Vi faccio un paragone per presentare meglio il concetto: la prima serie di ST è paragonabile per molti concetti al primo Alien, entrambe le opere sono basate sulla paura ancestrale, l’ignoto, il terrore claustrofobico e nello stesso tempo agorafobico espresso al 100% dalla frase “nello spazio nessuno può sentirti urlare“, l’uomo contro il predatore definitivo. La seconda serie invece è sulla stessa lunghezza di Aliens, il secondo capitolo della saga dello Xenomorfo, in cui il leitmotif principale è “vengono fuori dalle fottute pareti“, è giu di mitragliate. Estremamente divertente, senza dubbio, ma dal valore intrinseco meno efficace di prima.
Per farla breve, i Duffer hanno basato la loro opera sui capolavori degli anni ’80, dimenticandosi, se per sbaglio o meno non ci è dato saperlo, che quegli stessi film poggiavano le fondamenta sulle solidissime basi della letteratura dell’orrore a cavallo tra il diciannovesimo e il ventesimo secolo, H.P. Lovecraft, Edgar Allan Poe, Clark Ashton Smith, ma anche scrittori contemporanei come lo stesso Stephen King. In qualche modo desideravamo uno svolgimento se vogliamo più pretenzioso e a dirla tutta neanche così inimmaginabile ma decisamente più soddisfacente, ossia un’opera antologica in più tempi e spazi le cui storie gravitassero intorno al mondo sottosopra, interconnettendosi lievemente tra di loro, un po’ come vediamo, per fare un esempio televisivo attuale, in Fargo.

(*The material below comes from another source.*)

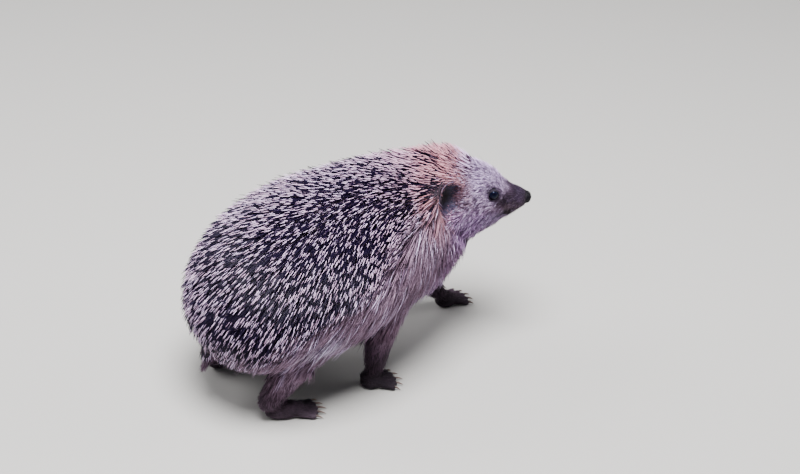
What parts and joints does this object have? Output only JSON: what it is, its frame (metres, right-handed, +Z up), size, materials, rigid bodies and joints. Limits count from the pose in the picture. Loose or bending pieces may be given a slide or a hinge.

Ad ogni modo, questa seconda serie di Stranger Things sì, ci ha fatto storcere il naso perché le aspettative erano davvero alte, ma quello che ci è stato mostrato rimane di un buonissimo livello per gli standard televisivi a cui siamo abituati soprattutto per la qualità visiva, rimaniamo comunque con il fiato sospeso per le avventure che attendono Elle, Will, Dustin, Mike e Lucas nella già annunciata terza stagione!